The bill’s core jurisdictional provision is unambiguous: Bitcoin and Ethereum would be explicitly classified as “digital commodities” subject to primary CFTC oversight, placing them in the same regulatory category as crude oil, gold, and agricultural futures contracts and ending the Howey-test ambiguity that has defined SEC enforcement posture since the 2017 ICO wave.

The mechanism functions as follows: once a digital asset meets the bill’s commodity classification criteria, principally decentralization and the absence of an active issuer exercising material control over the network, jurisdiction transfers to the CFTC, and the SEC’s registration and disclosure requirements no longer apply as the operative compliance framework.

The bill further establishes registration regimes for digital commodity exchanges, brokers, and dealers, creating a market-structure architecture that harmonizes crypto-venue regulation with existing futures and swaps rules under the Commodity Exchange Act. This is not a minor jurisdictional reallocation; it is the wholesale importation of futures-market infrastructure standards into the spot digital asset layer.

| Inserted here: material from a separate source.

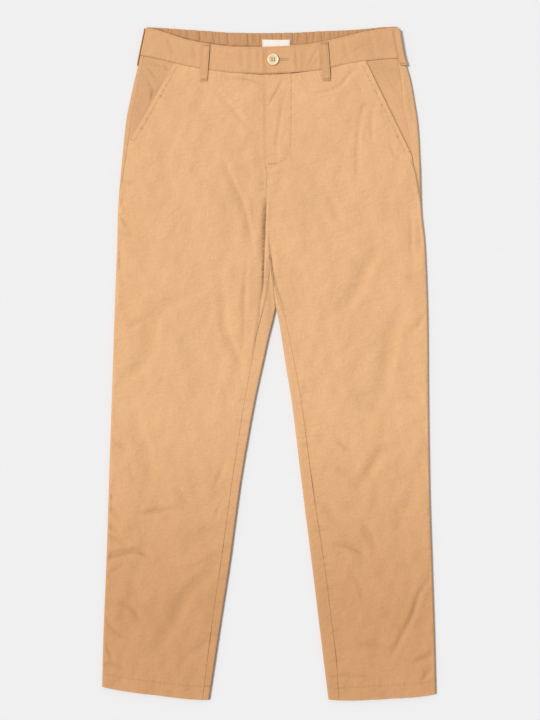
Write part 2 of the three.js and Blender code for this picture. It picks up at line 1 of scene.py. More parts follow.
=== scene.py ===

Senate delays through late 2025 and into 2026 have been directly cited by CME commentators as a contributor to selling pressure and hesitancy around new crypto derivatives launches, with the Coinbase Premium Index remaining persistently negative throughout 2025, a pattern analysts interpret as futures-led price recovery against “on-hold” institutional spot allocation awaiting a definitive Digital Asset Legislation framework.

Prediction markets currently assign roughly 56% odds to Senate passage in 2026, a figure that has itself become a pricing input for volatility surface construction on CME-listed Bitcoin options.